This morning, Jil Sander’s ‘+J’ collection for Uniqlo finally had its international launch in London. Sander’s characteristically simple 140-piece collection includes white shirts, cashmere scarves and charcoal overcoats, with items ranging in price from £14.99 to £99.99. It will hit the Paris and New York stores, as well as across Japan, in the coming days.
Of course, this isn’t the first time a high-street retailer has hired an A-list designer. The trend kicked off in 2004 when Karl Lagerfeld collaborated on a range of 30 pieces for Swedish high-street behemoth H&M. Viktor & Rolf, Comme des Garçons, and Matthew Williamson quickly followed suit. Conceptually, this project with Jil Sander is different to, say, the H&M model. Rather than a one-off fling, Sander is “design consultant” at the brand, and the +J collection is the first product of this partnership. So unlike previous seasonal liaisons, this one is a committed relationship.
“Her style fits well with the Uniqlo brand,” says Maureen Hinton, lead retail analyst at Verdict Research in the UK. “She has a minimalist handwriting and Uniqlo is quite a functional brand – the two design styles sit well together and she can produce a signature range that will not look out of place at Uniqlo. Furthermore, as an international designer she brings kudos and luxury to a high-street brand – and a marketing opportunity that will drive footfall to stores.”
Breath is being collectively held to see just how til-death-do-us-part this marriage between Sander and Uniqlo will be. Six months after her eponymous fashion brand was sold to the Prada Group in 1999, Sander walked out. She returned some years later, but only for one year. The problem? Patrizio Bertelli (Prada’s CEO and husband of Miuccia) would not let her maintain complete control and she disagreed with his desire to steer the brand towards the middle-of-the-road.
However, Tadashi Yanai, CEO of Uniqlo’s owner Fast Retailing, seems to know how to cope. “We have arguments, but through arguments we get to know each other. That’s important,” Yanai said last month.
Yanai sits quite comfortably at the top of Japan’s rich list: according to Forbes he is worth US$6.1bn (see Monocle Issue 22 for our interview with him). Despite owning Comptoir des Cotonniers and Theory, Uniqlo is the company’s headline act. Last month Yanai announced ambitions to multiply Fast Retailing’s international sales more than seven-fold by 2020. In addition to rather tenacious retail expansion over the next few years, as well as its recently announced first shoe collection, Jil Sander’s term at Uniqlo should make a small but crucial dent in that target.

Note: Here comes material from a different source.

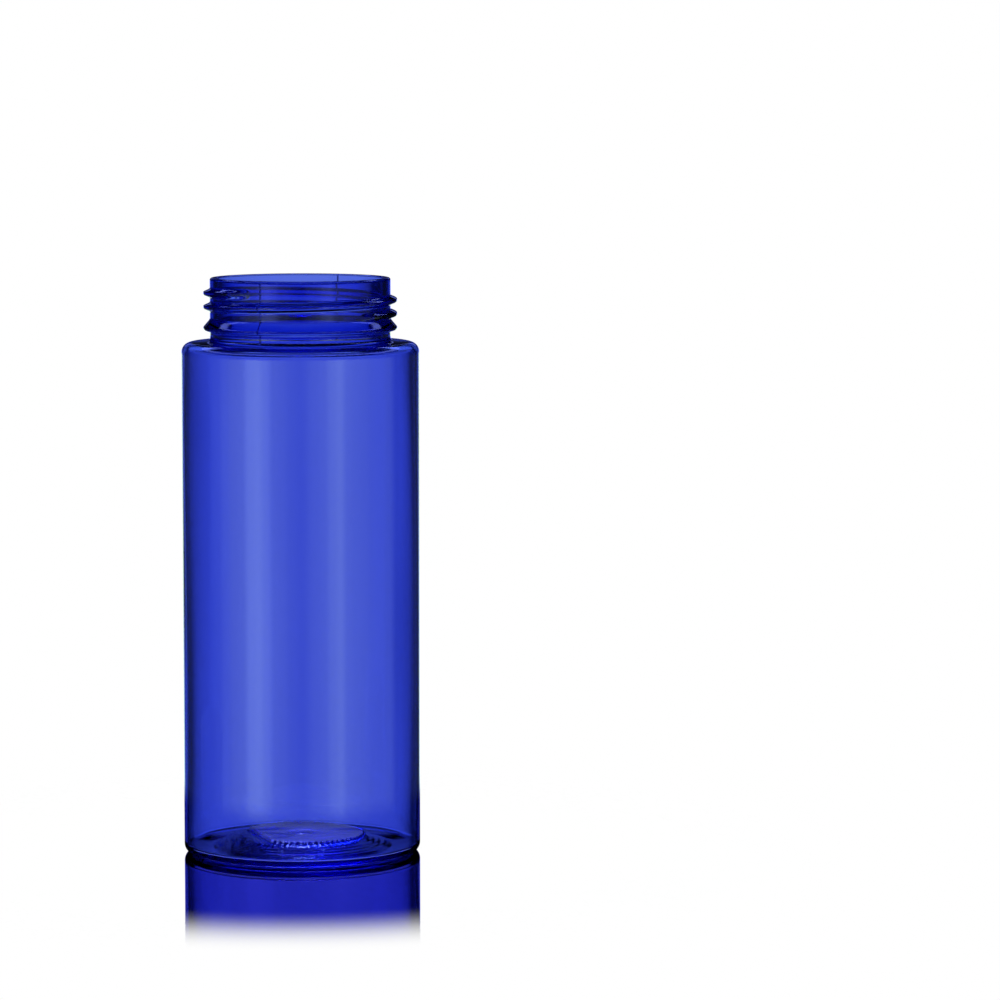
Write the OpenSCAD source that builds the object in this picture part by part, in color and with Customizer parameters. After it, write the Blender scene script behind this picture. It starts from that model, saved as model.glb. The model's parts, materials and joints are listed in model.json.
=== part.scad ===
// Straight-sided blown prescription bottle with a 38 mm continuous-thread neck,
// and its push-and-turn closure, which lies mouth up beside the bottle.
// Millimetres, +Z up. The origin is the centre of the bottle's foot, on the surface it stands on.

/* [Bottle] */
// Overall height of the bottle, from foot to rim
bottle_h = 111.5; // [90:0.5:140]
// Outside diameter of the straight body
body_d = 45.8; // [45:0.2:50]
// Wall thickness of the blown body
body_wall = 0.75; // [0.6:0.05:1.2]
// Radius of the rounded edge between body and shoulder
shoulder_r = 1.9; // [1.2:0.1:2]
// Radius of the heel, between body and foot
heel_r = 1.7; // [1.2:0.1:2]
// Height of the raised plateau in the pushed-up base, on its inside
push_up_h = 3.7; // [3.4:0.1:5]

/* [Neck finish] */
// Height of the neck, from shoulder to rim
neck_h = 12.4; // [12:0.1:13]
// Outside diameter of the neck between the threads
neck_d = 34.8; // [34.7:0.05:35.2]
// Diameter over the thread's crest
thread_d = 37.3; // [37.1:0.05:37.5]
// Diameter of the straight hole through the neck
mouth_d = 32; // [31:0.1:32.4]
// Rise of the thread in one turn
pitch = 2.65; // [2.4:0.05:2.8]
// Number of turns of the bottle's thread, its faded ends included
thread_turns = 1.8; // [1.5:0.1:1.9]
// Depth of the bead ring's lower edge below the rim
bead_depth = 10.3; // [10.1:0.1:10.5]

/* [Closure] */
// Outside diameter of the shell, over its ribs
shell_d = 44; // [44:0.1:46]
// Height of the closure as it lies, mouth up
shell_h = 17.5; // [17.3:0.1:17.7]
// Number of grip ribs round the shell
rib_count = 80; // [60:2:100]
// Travel of the shell over the inner cap when it is pressed
press_travel = 1.2; // [0.9:0.1:1.3]
// Number of drive lugs in the shell, and of ratchet teeth on the inner cap
tooth_count = 12; // [6:1:16]
// Thickness of the sealing liner
liner_t = 1; // [0.8:0.1:1]
// Distance from the bottle's axis to the closure's axis
closure_gap = 84; // [70:1:120]

/* [Colour] */
// Colour of the bottle
bottle_colour = "royalblue"; // [royalblue, darkorange, seagreen]
// Colour of the closure
closure_colour = "white"; // [white, lightgray, ivory]

/* [Hidden] */
$fn = 96;

body_r = body_d / 2;
neck_r = neck_d / 2;
mouth_r = mouth_d / 2;
shoulder_z = bottle_h - neck_h;

// Foot and base of the bottle: a flat foot ring, then a slope, a step and a flank up to the plateau
foot_r_in = 19.2;
foot_wall = 1.6;
inner_heel_r = 0.5;
base_wall = 1.1;
plateau_r = 11.4;
flank_w = 1.2;
step_r = 14.4;
step_h = 2.3;
step_w = 1.2;
step_rise = 0.5;
flank_rise = 0.3;
skirt_r = 17.4;
skirt_h = 1.15;

// Neck of the bottle
neck_fillet = 1;
throat_r = 1.2;
rim_r = 0.4;
rim_chamfer = 0.3;
shoulder_wall = 0.9;
bead_r = 18.7;
bead_h = 2.2;
bead_lip = 0.2;
bead_nose = [0.6, 1.1];

// Thread section, shared by the bottle and the closure
thread_base_w = 2;
thread_crest_w = 0.7;
thread_sink = 0.4;
thread_fade_a = 40;
thread_bury = 0.15;
thread_step_a = 10;
thread_low_depth = 7.3;
thread_low_a = -50;

// Closure, measured up from the shell's flat top, on which it lies
shell_wall = 1.2;
shell_top_t = 1.4;
edge_r = 1;
edge_chamfer = 0.2;
corner_fill = 0.5;
rib_h = 0.35;
rib_root = 0.1;
rib_z = [2, 16.9];
rib_foot = [0.15, 0.85];
rib_crest = [0.32, 0.68];
shell_r = shell_d / 2 - rib_h;
shell_bore_r = shell_r - shell_wall;
lug_h = 1.4;
tooth_h = 1.2;
free_gap = 0.4;
shell_gap = lug_h + tooth_h + free_gap;
inner_top_z = shell_top_t + shell_gap;
inner_top_t = 1.2;
inner_h = 9.8;
inner_mouth_z = inner_top_z + inner_h;
side_gap = 0.4;
inner_r = shell_bore_r - side_gap;
inner_chamfer = 0.65;
snap_play = 0.25;
snap_z = inner_mouth_z + snap_play;
snap_h = 1.5;
snap_depth = 0.8;
snap_crest = [0.35, 0.55];
cap_root_r = thread_d / 2 + 0.3;
cap_crest_r = neck_r + 0.35;
cap_thread_turns = 1.6;
cap_thread_z = 8.9;
lead_in = 0.3;
liner_seat_r = 18.6;
liner_r = liner_seat_r - 0.05;
seat_z = inner_top_z + inner_top_t;
lip_z = seat_z + liner_t + 0.05;
lip_depth = 0.3;
lip_crest = [0.2, 0.45];
lip_h = 1;
lug_r = [14, 18.6];
lug_w = 2.4;
lug_crest_w = 0.6;
lug_low_share = 0.2;
finger_count = 6;
finger_a = 10;
finger_r = [6.5, 9.5];
finger_l = 6;
finger_t = 0.6;
finger_pad_l = 1;
finger_rise = shell_gap - press_travel - 0.3;
overlap = 0.1;

// Points of an arc in a profile: centre, radius, first and last angle, number of steps
function arc(c, r, a0, a1, n = 6) =
    [for (i = [0 : n]) let (a = a0 + (a1 - a0) * i / n) [c[0] + r * cos(a), c[1] + r * sin(a)]];

// Height share at angle a of a thread that ends at angle a_end: 1, falling below 0 at both ends
function fade(a, a_end) =
    min(1, a / thread_fade_a, (a_end - a) / thread_fade_a) * (1 + thread_bury) - thread_bury;

// Section of a thread at angle a: four corners, from the sunk lower one round by the crest
function thread_ring(root_r, crest_r, a, z, share) =
    let (side = sign(crest_r - root_r), sunk = root_r - side * thread_sink,
         tip = root_r + share * (crest_r - root_r))
    [for (p = [[sunk, -thread_base_w / 2], [tip, -thread_crest_w / 2],
               [tip, thread_crest_w / 2], [sunk, thread_base_w / 2]])
        [p[0] * cos(a), p[0] * sin(a), z + p[1]]];

// One helical ridge, rising anticlockwise from height z0 at angle a0
module thread(root_r, crest_r, turns, a0, z0) {
    sweep_a = turns * 360;
    steps = ceil(sweep_a / thread_step_a);
    corners = 4;
    points = [for (i = [0 : steps]) let (a = sweep_a * i / steps)
        each thread_ring(root_r, crest_r, a0 + a, z0 + pitch * a / 360, fade(a, sweep_a))];
    sides = [for (i = [0 : steps - 1]) for (j = [0 : corners - 1])
        let (k = (j + 1) % corners, low = i * corners, high = low + corners)
        each [[low + j, low + k, high + k], [low + j, high + k, high + j]]];
    ends = [[3, 2, 1, 0], [for (j = [0 : corners - 1]) steps * corners + j]];
    faces = concat(sides, ends);
    turned = [for (f = faces) [for (i = [len(f) - 1 : -1 : 0]) f[i]]];
    polyhedron(points, crest_r > root_r ? faces : turned);
}

// The blown shell of the bottle, as half a section turned about the axis
module bottle_wall() {
    wall_r = body_r - body_wall;
    inner_shoulder_r = shoulder_r - body_wall / 2;
    under_z = push_up_h - base_wall;
    bead_z = bottle_h - bead_depth;
    step_in_r = step_r - step_w / 2;
    step_out_r = step_r + step_w / 2;
    flank_r = plateau_r + flank_w;
    outside = concat(
        [[0, under_z], [plateau_r - flank_rise, under_z],
         [flank_r - flank_rise, step_h + flank_rise - base_wall], [step_in_r, step_h - base_wall],
         [step_out_r, skirt_h + step_rise - base_wall], [foot_r_in, 0]],
        arc([body_r - heel_r, heel_r], heel_r, -90, 0),
        arc([body_r - shoulder_r, shoulder_z - shoulder_r], shoulder_r, 0, 90),
        arc([neck_r + neck_fillet, shoulder_z + neck_fillet], neck_fillet, 270, 180),
        [[neck_r, bead_z], [bead_r - bead_lip, bead_z + bead_lip], [bead_r, bead_z + bead_nose[0]],
         [bead_r - bead_lip, bead_z + bead_nose[1]], [neck_r, bead_z + bead_h]],
        arc([neck_r - rim_r, bottle_h - rim_r], rim_r, 0, 90, 4));
    inside = concat(
        [[mouth_r + rim_chamfer, bottle_h], [mouth_r, bottle_h - rim_chamfer]],
        arc([mouth_r + throat_r, shoulder_z - shoulder_wall + throat_r], throat_r, 180, 270),
        arc([wall_r - inner_shoulder_r, shoulder_z - shoulder_wall - inner_shoulder_r],
            inner_shoulder_r, 90, 0),
        arc([wall_r - inner_heel_r, foot_wall + inner_heel_r], inner_heel_r, 0, -90),
        [[skirt_r, skirt_h], [step_out_r, skirt_h + step_rise], [step_in_r, step_h],
         [flank_r, step_h + flank_rise], [plateau_r, push_up_h], [0, push_up_h]]);
    rotate_extrude()
        polygon(concat(outside, inside));
}

// The whole bottle: its shell and the thread round its neck
module bottle() {
    color(bottle_colour)
    union() {
        bottle_wall();
        thread(neck_r, thread_d / 2, thread_turns, thread_low_a, bottle_h - thread_low_depth);
    }
}

// Copies of a shape at equal angles round the axis
module around(count, first_a = 0) {
    for (i = [0 : count - 1])
        rotate([0, 0, first_a + i * 360 / count])
            children();
}

// One saw-toothed block that points up: steep on one side and ramped on the other
module ratchet_block(height) {
    translate([lug_r[0], 0, 0])
        rotate([90, 0, 90])
            linear_extrude(lug_r[1] - lug_r[0])
                polygon([[-lug_w / 2, -overlap], [-lug_w / 2, height * lug_low_share],
                         [lug_w / 2 - lug_crest_w, height], [lug_w / 2, height],
                         [lug_w / 2, -overlap]]);
}

// One springy finger of the shell, which bears on the inner cap
module spring_finger() {
    translate([finger_r[0], 0, 0])
        rotate([90, 0, 90])
            linear_extrude(finger_r[1] - finger_r[0])
                polygon([[0, -overlap], [finger_l, finger_rise - finger_t], [finger_l, finger_rise],
                         [finger_l - finger_pad_l, finger_rise], [0, finger_t]]);
}

// Outline of the grip ribs: a ring of points that step out and in
module rib_outline() {
    rib = [[rib_foot[0], -rib_root], [rib_crest[0], rib_h], [rib_crest[1], rib_h], [rib_foot[1], -rib_root]];
    polygon([for (i = [0 : rib_count - 1]) for (p = rib)
        let (r = shell_r + p[1], a = (i + p[0]) * 360 / rib_count) [r * cos(a), r * sin(a)]]);
}

// The ribbed outer shell of the closure, with its snap ring, drive lugs and spring fingers
module outer_cap() {
    snap_r = shell_bore_r - snap_depth;
    section = concat(
        [[0, 0]],
        arc([shell_r - edge_r, edge_r], edge_r, -90, 0),
        [[shell_r, shell_h - edge_chamfer], [shell_r - edge_chamfer, shell_h], [shell_bore_r, shell_h],
         [shell_bore_r, snap_z + snap_h], [snap_r, snap_z + snap_h * snap_crest[1]],
         [snap_r, snap_z + snap_h * snap_crest[0]], [shell_bore_r, snap_z],
         [shell_bore_r, shell_top_t + corner_fill], [shell_bore_r - corner_fill, shell_top_t],
         [0, shell_top_t]]);
    color(closure_colour)
    translate([-closure_gap, 0, 0])
    union() {
        rotate_extrude()
            polygon(section);
        difference() {
            translate([0, 0, rib_z[0]])
                linear_extrude(rib_z[1] - rib_z[0])
                    rib_outline();
            cylinder(h = shell_h, r = shell_r - shell_wall / 2);
        }
        translate([0, 0, shell_top_t]) {
            around(tooth_count)
                ratchet_block(lug_h);
            around(finger_count, finger_a)
                spring_finger();
        }
    }
}

// The inner cap: it carries the thread, the liner and the ratchet teeth
module inner_cap() {
    lip_r = liner_seat_r - lip_depth;
    section = [[0, inner_top_z], [inner_r - inner_chamfer, inner_top_z],
        [inner_r, inner_top_z + inner_chamfer], [inner_r, inner_mouth_z - edge_chamfer],
        [inner_r - edge_chamfer, inner_mouth_z], [cap_root_r + lead_in, inner_mouth_z],
        [cap_root_r, inner_mouth_z - lead_in], [cap_root_r, lip_z + lip_h],
        [lip_r, lip_z + lip_crest[1]], [lip_r, lip_z + lip_crest[0]], [liner_seat_r, lip_z],
        [liner_seat_r, seat_z], [0, seat_z]];
    color(closure_colour)
    translate([-closure_gap, 0, 0])
    union() {
        rotate_extrude()
            polygon(section);
        thread(cap_root_r, cap_crest_r, cap_thread_turns, thread_low_a, cap_thread_z);
        translate([0, 0, inner_top_z])
            mirror([0, 0, 1])
                around(tooth_count, 180 / tooth_count)
                    ratchet_block(tooth_h);
    }
}

// The sealing disc, held behind the lip in the inner cap
module cap_liner() {
    color("gainsboro")
    translate([-closure_gap, 0, seat_z])
        cylinder(h = liner_t, r = liner_r);
}

bottle();
outer_cap();
inner_cap();
cap_liner();
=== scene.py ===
"""A translucent blue prescription bottle, open, with its push-and-turn closure lying beside it."""
import json
import math

import bpy
import numpy as np
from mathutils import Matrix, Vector


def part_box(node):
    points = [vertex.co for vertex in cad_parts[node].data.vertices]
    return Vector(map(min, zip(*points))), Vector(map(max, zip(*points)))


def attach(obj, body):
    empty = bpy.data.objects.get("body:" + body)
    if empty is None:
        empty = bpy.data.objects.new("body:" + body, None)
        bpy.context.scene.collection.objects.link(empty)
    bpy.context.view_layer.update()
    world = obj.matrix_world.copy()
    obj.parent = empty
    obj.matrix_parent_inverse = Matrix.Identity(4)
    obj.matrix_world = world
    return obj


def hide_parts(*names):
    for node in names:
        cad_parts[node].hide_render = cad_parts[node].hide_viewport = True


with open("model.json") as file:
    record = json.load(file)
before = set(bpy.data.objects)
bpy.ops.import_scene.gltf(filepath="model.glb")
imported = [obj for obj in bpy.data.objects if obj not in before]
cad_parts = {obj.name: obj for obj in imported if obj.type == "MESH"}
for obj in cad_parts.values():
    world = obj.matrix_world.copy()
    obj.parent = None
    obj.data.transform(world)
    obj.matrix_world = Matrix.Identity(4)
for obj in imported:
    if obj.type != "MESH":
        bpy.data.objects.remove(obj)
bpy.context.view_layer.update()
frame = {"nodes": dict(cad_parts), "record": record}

MM = 0.001

# The bottle, in millimetres and degrees. The overall sizes come from the frame.
bottle_lo, bottle_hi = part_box("bottle")
HEIGHT = bottle_hi[2] / MM
BODY_R = bottle_hi[0] / MM
MOUTH_R = next(m for m in frame["record"]["mounts"] if m["name"] == "mouth_bore")["dims"]["r_mm"]
NECK_H = 12.4
NECK_R = 17.4
WALL = 0.75
SHOULDER_Z = HEIGHT - NECK_H
SHOULDER_R = 1.9
HEEL_R = 1.7
# Distance of a straight wall's end rows from the roundings beside them
ROUNDING_GAP = 0.3
RIM_R = 0.45
LIP_R = 0.3
THROAT_R = 1.2
BEAD_DEPTH = 10.3

# The thread: its crest, its rise in a turn, its start and the rounded section of its ridge
CREST_R = 18.65
PITCH = 2.65
THREAD_TURNS = 1.8
THREAD_LOW_ANGLE = -50
THREAD_LOW_DEPTH = 7.3
THREAD_FADE = 40
THREAD_DEPTHS = (0.5, 9.5)
RIDGE_FOOT = 1.0
RIDGE_CREST = 0.22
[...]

So what’s in it for Sander? Money, certainly, but it will be a much-needed new creative outlet too. Uniqlo’s success is based on classic basics, a good fit, and accessible quality, and shares something (albeit a less expensive something) with the Jil Sander brand under her leadership.
At Uniqlo’s store on Oxford Street, on a cloudy autumn morning, the designer Jil Sander is probably an alien name to many of the young customers rifling though its rails. Perhaps this partnership will help change that – or perhaps it’s not necessarily meant for them. The +J collection certainly sits well among the main Uniqlo range but it adds a more adult appeal to the brand. It will pull in people in their thirties and forties who know and like what Sander represents. If Fast Retailing is keen to meet its 2020 targets, aiming at a customer base beyond Uniqlo’s traditional teenage/twenty-something market will certainly be important. This collection at Oxford Street today is the first step towards that.